**Given information**
—————

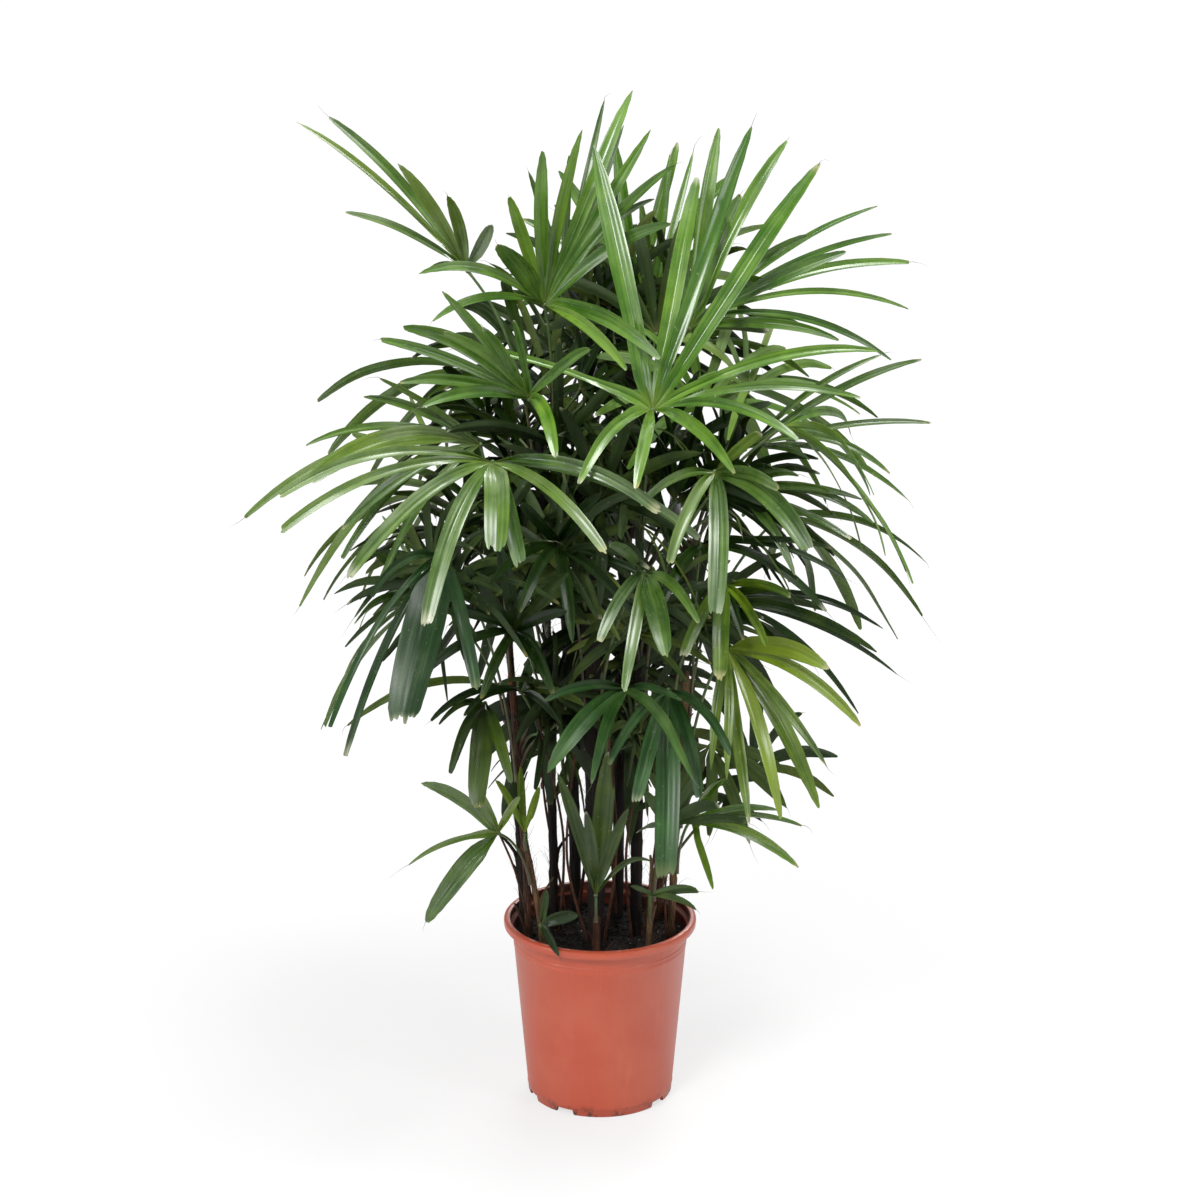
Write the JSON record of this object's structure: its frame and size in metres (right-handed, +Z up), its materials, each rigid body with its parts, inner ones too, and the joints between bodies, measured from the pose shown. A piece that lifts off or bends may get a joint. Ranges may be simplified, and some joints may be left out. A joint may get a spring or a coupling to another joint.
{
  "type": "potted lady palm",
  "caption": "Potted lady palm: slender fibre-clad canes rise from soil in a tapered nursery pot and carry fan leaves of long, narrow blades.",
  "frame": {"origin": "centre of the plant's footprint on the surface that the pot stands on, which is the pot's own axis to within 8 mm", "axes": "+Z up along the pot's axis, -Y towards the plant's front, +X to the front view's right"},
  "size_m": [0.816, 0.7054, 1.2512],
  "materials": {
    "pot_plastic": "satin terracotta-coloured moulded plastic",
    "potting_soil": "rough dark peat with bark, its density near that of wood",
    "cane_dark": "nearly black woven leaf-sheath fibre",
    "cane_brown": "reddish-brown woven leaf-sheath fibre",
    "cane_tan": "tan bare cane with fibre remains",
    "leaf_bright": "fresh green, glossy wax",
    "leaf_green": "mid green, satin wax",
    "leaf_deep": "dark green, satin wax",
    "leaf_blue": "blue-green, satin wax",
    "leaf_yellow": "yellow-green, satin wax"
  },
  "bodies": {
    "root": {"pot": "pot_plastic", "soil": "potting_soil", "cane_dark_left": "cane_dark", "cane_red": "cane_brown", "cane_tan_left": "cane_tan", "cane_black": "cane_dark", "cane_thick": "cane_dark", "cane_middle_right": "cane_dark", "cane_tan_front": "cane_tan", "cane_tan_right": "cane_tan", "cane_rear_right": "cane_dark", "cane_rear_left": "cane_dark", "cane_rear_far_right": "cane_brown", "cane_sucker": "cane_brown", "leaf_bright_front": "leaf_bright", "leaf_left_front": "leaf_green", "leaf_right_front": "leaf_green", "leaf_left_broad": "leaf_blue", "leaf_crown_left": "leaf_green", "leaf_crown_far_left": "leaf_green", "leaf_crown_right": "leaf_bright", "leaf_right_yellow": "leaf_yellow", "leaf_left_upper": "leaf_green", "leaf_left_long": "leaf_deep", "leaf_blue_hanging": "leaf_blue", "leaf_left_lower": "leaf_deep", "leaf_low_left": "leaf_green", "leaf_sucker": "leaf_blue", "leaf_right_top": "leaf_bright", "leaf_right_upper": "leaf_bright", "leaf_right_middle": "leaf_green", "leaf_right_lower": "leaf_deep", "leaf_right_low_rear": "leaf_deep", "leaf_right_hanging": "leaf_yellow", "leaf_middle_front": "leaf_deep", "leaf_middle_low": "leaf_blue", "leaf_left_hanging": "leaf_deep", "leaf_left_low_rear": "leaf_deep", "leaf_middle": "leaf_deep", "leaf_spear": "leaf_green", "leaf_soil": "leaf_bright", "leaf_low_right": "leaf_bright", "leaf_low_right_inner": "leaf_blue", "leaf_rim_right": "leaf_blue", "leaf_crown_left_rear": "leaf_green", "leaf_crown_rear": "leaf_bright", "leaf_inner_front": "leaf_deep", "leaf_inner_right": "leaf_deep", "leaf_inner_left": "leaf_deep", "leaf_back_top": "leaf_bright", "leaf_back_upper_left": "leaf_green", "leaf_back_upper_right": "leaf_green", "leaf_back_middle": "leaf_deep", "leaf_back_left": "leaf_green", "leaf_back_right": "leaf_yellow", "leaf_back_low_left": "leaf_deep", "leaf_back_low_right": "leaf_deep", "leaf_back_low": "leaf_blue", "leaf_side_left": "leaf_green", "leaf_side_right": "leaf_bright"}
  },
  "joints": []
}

—————

**Set exercise**
Restate the data above word for word.

**Solved problem**
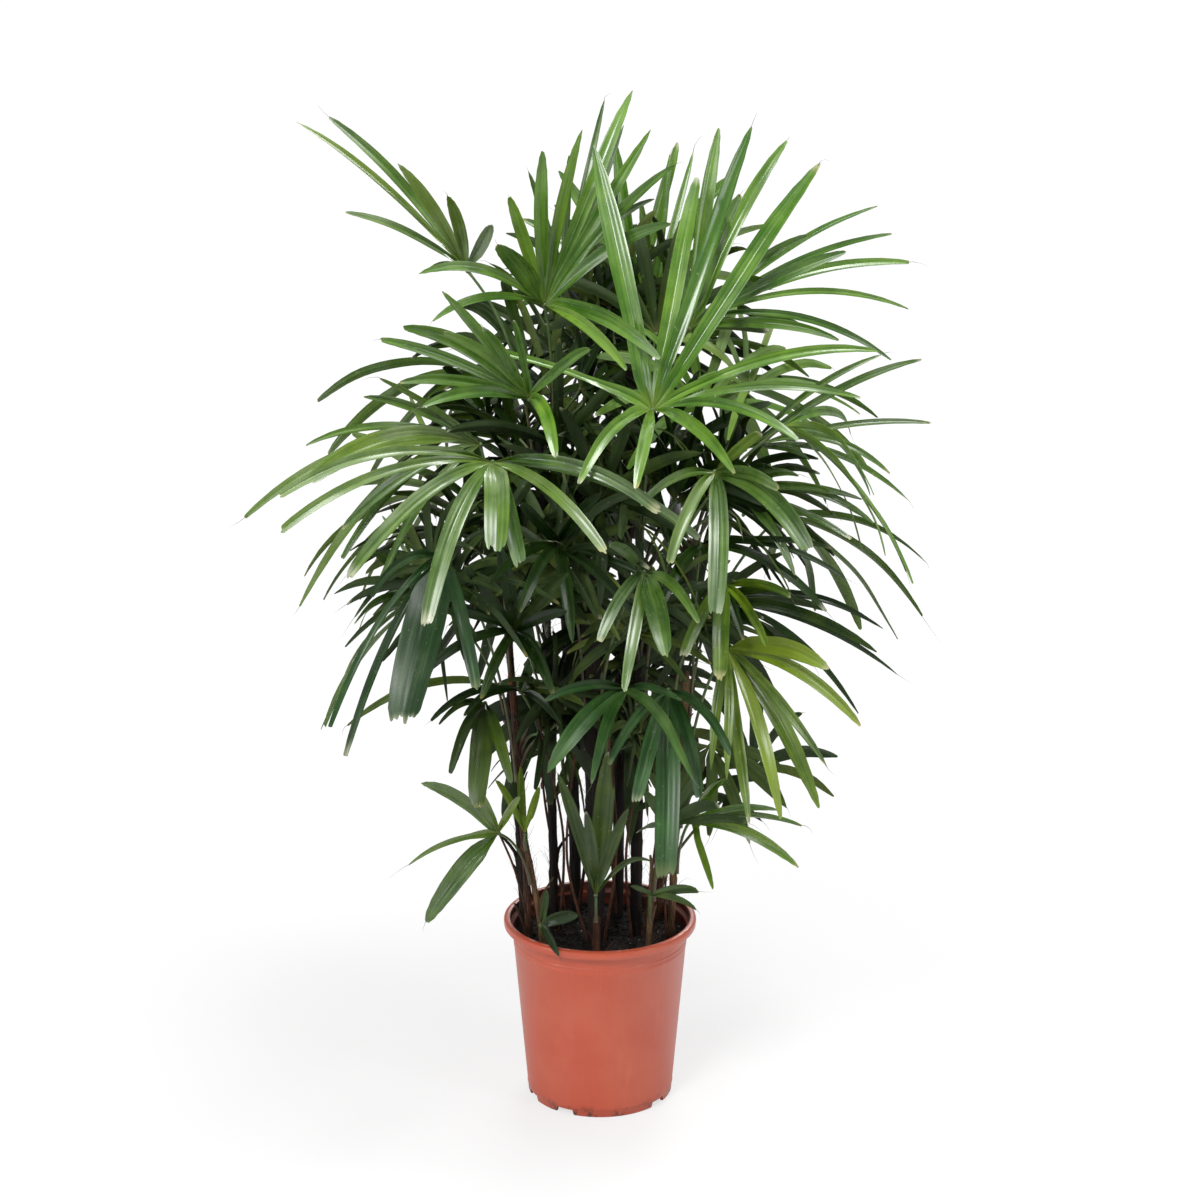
Write the JSON record of this object's structure: its frame and size in metres (right-handed, +Z up), its materials, each rigid body with its parts, inner ones too, and the joints between bodies, measured from the pose shown. A piece that lifts off or bends may get a joint. Ranges may be simplified, and some joints may be left out. A joint may get a spring or a coupling to another joint.
{
  "type": "potted lady palm",
  "caption": "Potted lady palm: slender fibre-clad canes rise from soil in a tapered nursery pot and carry fan leaves of long, narrow blades.",
  "frame": {"origin": "centre of the plant's footprint on the surface that the pot stands on, which is the pot's own axis to within 8 mm", "axes": "+Z up along the pot's axis, -Y towards the plant's front, +X to the front view's right"},
  "size_m": [0.816, 0.7054, 1.2512],
  "materials": {
    "pot_plastic": "satin terracotta-coloured moulded plastic",
    "potting_soil": "rough dark peat with bark, its density near that of wood",
    "cane_dark": "nearly black woven leaf-sheath fibre",
    "cane_brown": "reddish-brown woven leaf-sheath fibre",
    "cane_tan": "tan bare cane with fibre remains",
    "leaf_bright": "fresh green, glossy wax",
    "leaf_green": "mid green, satin wax",
    "leaf_deep": "dark green, satin wax",
    "leaf_blue": "blue-green, satin wax",
    "leaf_yellow": "yellow-green, satin wax"
  },
  "bodies": {
    "root": {"pot": "pot_plastic", "soil": "potting_soil", "cane_dark_left": "cane_dark", "cane_red": "cane_brown", "cane_tan_left": "cane_tan", "cane_black": "cane_dark", "cane_thick": "cane_dark", "cane_middle_right": "cane_dark", "cane_tan_front": "cane_tan", "cane_tan_right": "cane_tan", "cane_rear_right": "cane_dark", "cane_rear_left": "cane_dark", "cane_rear_far_right": "cane_brown", "cane_sucker": "cane_brown", "leaf_bright_front": "leaf_bright", "leaf_left_front": "leaf_green", "leaf_right_front": "leaf_green", "leaf_left_broad": "leaf_blue", "leaf_crown_left": "leaf_green", "leaf_crown_far_left": "leaf_green", "leaf_crown_right": "leaf_bright", "leaf_right_yellow": "leaf_yellow", "leaf_left_upper": "leaf_green", "leaf_left_long": "leaf_deep", "leaf_blue_hanging": "leaf_blue", "leaf_left_lower": "leaf_deep", "leaf_low_left": "leaf_green", "leaf_sucker": "leaf_blue", "leaf_right_top": "leaf_bright", "leaf_right_upper": "leaf_bright", "leaf_right_middle": "leaf_green", "leaf_right_lower": "leaf_deep", "leaf_right_low_rear": "leaf_deep", "leaf_right_hanging": "leaf_yellow", "leaf_middle_front": "leaf_deep", "leaf_middle_low": "leaf_blue", "leaf_left_hanging": "leaf_deep", "leaf_left_low_rear": "leaf_deep", "leaf_middle": "leaf_deep", "leaf_spear": "leaf_green", "leaf_soil": "leaf_bright", "leaf_low_right": "leaf_bright", "leaf_low_right_inner": "leaf_blue", "leaf_rim_right": "leaf_blue", "leaf_crown_left_rear": "leaf_green", "leaf_crown_rear": "leaf_bright", "leaf_inner_front": "leaf_deep", "leaf_inner_right": "leaf_deep", "leaf_inner_left": "leaf_deep", "leaf_back_top": "leaf_bright", "leaf_back_upper_left": "leaf_green", "leaf_back_upper_right": "leaf_green", "leaf_back_middle": "leaf_deep", "leaf_back_left": "leaf_green", "leaf_back_right": "leaf_yellow", "leaf_back_low_left": "leaf_deep", "leaf_back_low_right": "leaf_deep", "leaf_back_low": "leaf_blue", "leaf_side_left": "leaf_green", "leaf_side_right": "leaf_bright"}
  },
  "joints": []
}